The authors begin by extolling the virtues of ILP, including its
generalisation abilities, as follows:
Second, ILP systems tend to be impressively data-efficient, able to generalise
well from a small handful of examples. [1]
You can find more references to the generalisation power of ILP algorithms
sprinkled throughout that text and in any case the entire paper is about
getting the "best of both worlds" between ILP's generalisation,
interpretability, ability for transfer learning and data efficiency and deep
learning's robustness to noise and handling of non-symbolic data (I disagree
about these last two bits with the authors, but, OK).

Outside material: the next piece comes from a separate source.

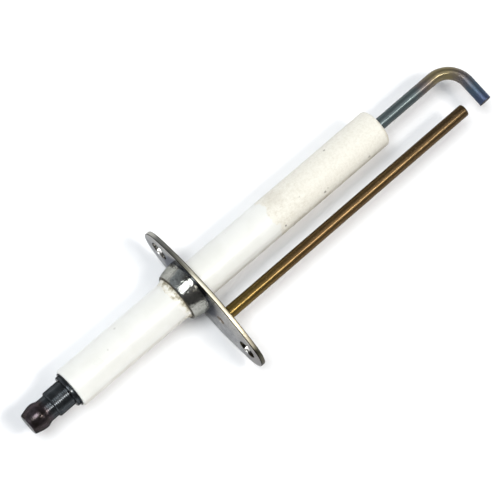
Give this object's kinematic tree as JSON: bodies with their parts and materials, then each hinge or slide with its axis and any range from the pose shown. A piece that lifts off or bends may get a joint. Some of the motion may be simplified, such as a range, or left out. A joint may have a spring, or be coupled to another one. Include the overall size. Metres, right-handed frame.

From my part, below is an example of learning a general form of the (context-free) a^nb^n
grammar from 4 positive and 0 negative examples, using the
Meta-Interpretive Learning system Metagol (a state-of-the-art ILP learner,
referenced in the DeepMind paper; my PhD research is based on Metagol). You can clone metagol from its github page:
Metagol is written in Prolog. To run the example, you'll need a Prolog
interpreter, either Yap [2] or Swi-Prolog [3]. And Metagol.

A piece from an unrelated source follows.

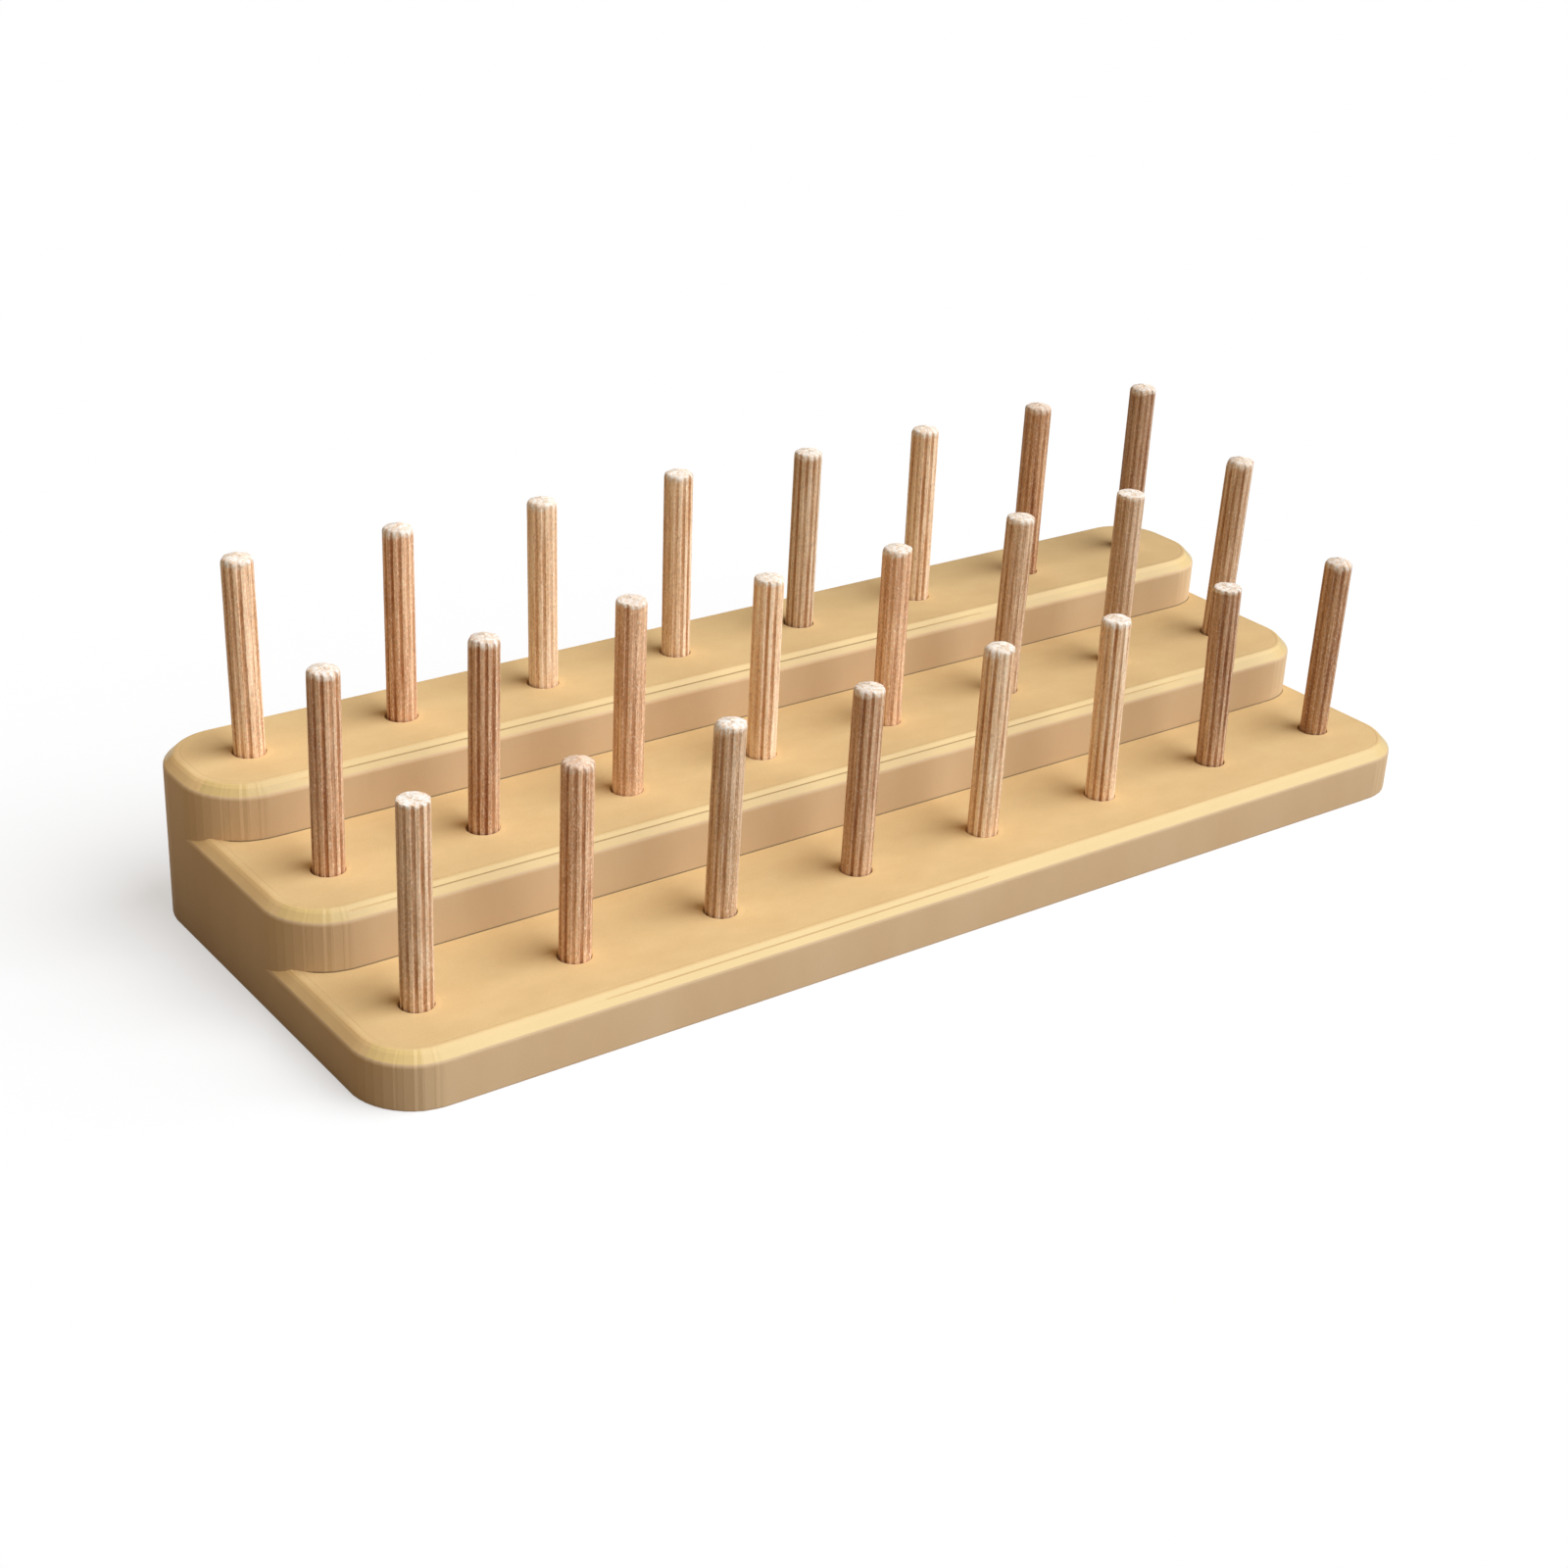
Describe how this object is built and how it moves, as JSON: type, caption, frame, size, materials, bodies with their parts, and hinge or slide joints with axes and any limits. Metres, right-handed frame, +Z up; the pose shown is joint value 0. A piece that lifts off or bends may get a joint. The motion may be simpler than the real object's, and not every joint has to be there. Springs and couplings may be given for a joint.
{
  "type": "spool thread stand",
  "caption": "Low stepped stand for sewing thread spools: a bevelled tan printed base with rows of loose fluted dowel pegs in blind sockets on each tread.",
  "frame": {"origin": "middle of the underside, on the table", "axes": "+X along the treads to the right, +Y from the low front tread to the high back one, +Z up along the pegs"},
  "size_m": [0.253, 0.095, 0.0725],
  "materials": {
    "printed_base": "satin, printed in layers",
    "beech_dowel": "raw, fluted"
  },
  "bodies": {
    "stand": {"base": "printed_base"},
    "peg_front_1": {"peg_front_1": "beech_dowel"},
    "peg_front_2": {"peg_front_2": "beech_dowel"},
    "peg_front_3": {"peg_front_3": "beech_dowel"},
    "peg_front_4": {"peg_front_4": "beech_dowel"},
    "peg_front_5": {"peg_front_5": "beech_dowel"},
    "peg_front_6": {"peg_front_6": "beech_dowel"},
    "peg_front_7": {"peg_front_7": "beech_dowel"},
    "peg_front_8": {"peg_front_8": "beech_dowel"},
    "peg_middle_1": {"peg_middle_1": "beech_dowel"},
    "peg_middle_2": {"peg_middle_2": "beech_dowel"},
    "peg_middle_3": {"peg_middle_3": "beech_dowel"},
    "peg_middle_4": {"peg_middle_4": "beech_dowel"},
    "peg_middle_5": {"peg_middle_5": "beech_dowel"},
    "peg_middle_6": {"peg_middle_6": "beech_dowel"},
    "peg_middle_7": {"peg_middle_7": "beech_dowel"},
    "peg_middle_8": {"peg_middle_8": "beech_dowel"},
    "peg_back_1": {"peg_back_1": "beech_dowel"},
    "peg_back_2": {"peg_back_2": "beech_dowel"},
    "peg_back_3": {"peg_back_3": "beech_dowel"},
    "peg_back_4": {"peg_back_4": "beech_dowel"},
    "peg_back_5": {"peg_back_5": "beech_dowel"},
    "peg_back_6": {"peg_back_6": "beech_dowel"},
    "peg_back_7": {"peg_back_7": "beech_dowel"},
    "peg_back_8": {"peg_back_8": "beech_dowel"}
  },
  "joints": [
    {"name": "peg_front_1_lift", "type": "slide", "parent": "stand", "child": "peg_front_1", "axis": [0, 0, 1], "range_m": [0, 0.012]},
    {"name": "peg_front_2_lift", "type": "slide", "parent": "stand", "child": "peg_front_2", "axis": [0, 0, 1], "range_m": [0, 0.012]},
    {"name": "peg_front_3_lift", "type": "slide", "parent": "stand", "child": "peg_front_3", "axis": [0, 0, 1], "range_m": [0, 0.012]},
    {"name": "peg_front_4_lift", "type": "slide", "parent": "stand", "child": "peg_front_4", "axis": [0, 0, 1], "range_m": [0, 0.012]},
    {"name": "peg_front_5_lift", "type": "slide", "parent": "stand", "child": "peg_front_5", "axis": [0, 0, 1], "range_m": [0, 0.012]},
    {"name": "peg_front_6_lift", "type": "slide", "parent": "stand", "child": "peg_front_6", "axis": [0, 0, 1], "range_m": [0, 0.012]},
    {"name": "peg_front_7_lift", "type": "slide", "parent": "stand", "child": "peg_front_7", "axis": [0, 0, 1], "range_m": [0, 0.012]},
    {"name": "peg_front_8_lift", "type": "slide", "parent": "stand", "child": "peg_front_8", "axis": [0, 0, 1], "range_m": [0, 0.012]},
    {"name": "peg_middle_1_lift", "type": "slide", "parent": "stand", "child": "peg_middle_1", "axis": [0, 0, 1], "range_m": [0, 0.012]},
    {"name": "peg_middle_2_lift", "type": "slide", "parent": "stand", "child": "peg_middle_2", "axis": [0, 0, 1], "range_m": [0, 0.012]},
    {"name": "peg_middle_3_lift", "type": "slide", "parent": "stand", "child": "peg_middle_3", "axis": [0, 0, 1], "range_m": [0, 0.012]},
    {"name": "peg_middle_4_lift", "type": "slide", "parent": "stand", "child": "peg_middle_4", "axis": [0, 0, 1], "range_m": [0, 0.012]},
    {"name": "peg_middle_5_lift", "type": "slide", "parent": "stand", "child": "peg_middle_5", "axis": [0, 0, 1], "range_m": [0, 0.012]},
    {"name": "peg_middle_6_lift", "type": "slide", "parent": "stand", "child": "peg_middle_6", "axis": [0, 0, 1], "range_m": [0, 0.012]},
    {"name": "peg_middle_7_lift", "type": "slide", "parent": "stand", "child": "peg_middle_7", "axis": [0, 0, 1], "range_m": [0, 0.012]},
    {"name": "peg_middle_8_lift", "type": "slide", "parent": "stand", "child": "peg_middle_8", "axis": [0, 0, 1], "range_m": [0, 0.012]},
    {"name": "peg_back_1_lift", "type": "slide", "parent": "stand", "child": "peg_back_1", "axis": [0, 0, 1], "range_m": [0, 0.012]},
    {"name": "peg_back_2_lift", "type": "slide", "parent": "stand", "child": "peg_back_2", "axis": [0, 0, 1], "range_m": [0, 0.012]},
    {"name": "peg_back_3_lift", "type": "slide", "parent": "stand", "child": "peg_back_3", "axis": [0, 0, 1], "range_m": [0, 0.012]},
    {"name": "peg_back_4_lift", "type": "slide", "parent": "stand", "child": "peg_back_4", "axis": [0, 0, 1], "range_m": [0, 0.012]},
    {"name": "peg_back_5_lift", "type": "slide", "parent": "stand", "child": "peg_back_5", "axis": [0, 0, 1], "range_m": [0, 0.012]},
    {"name": "peg_back_6_lift", "type": "slide", "parent": "stand", "child": "peg_back_6", "axis": [0, 0, 1], "range_m": [0, 0.012]},
    {"name": "peg_back_7_lift", "type": "slide", "parent": "stand", "child": "peg_back_7", "axis": [0, 0, 1], "range_m": [0, 0.012]},
    {"name": "peg_back_8_lift", "type": "slide", "parent": "stand", "child": "peg_back_8", "axis": [0, 0, 1], "range_m": [0, 0.012]}
  ]
}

Copy the code below into a text file, call it something like "anbn.pl" and
place it, e.g. in the "examples" directory in metagol's root directory.
% Load metagol
:-['../metagol']. % e.g. place in metagol/examples.
% Second-order metarules providing inductive bias
metarule([P,Q,R], ([P,A,B]:- [[Q,A,C],[R,C,B]])).
metarule([P,Q,R], ([P,A,D]:- [[Q,A,B],[P,B,C],[R,C,D]])).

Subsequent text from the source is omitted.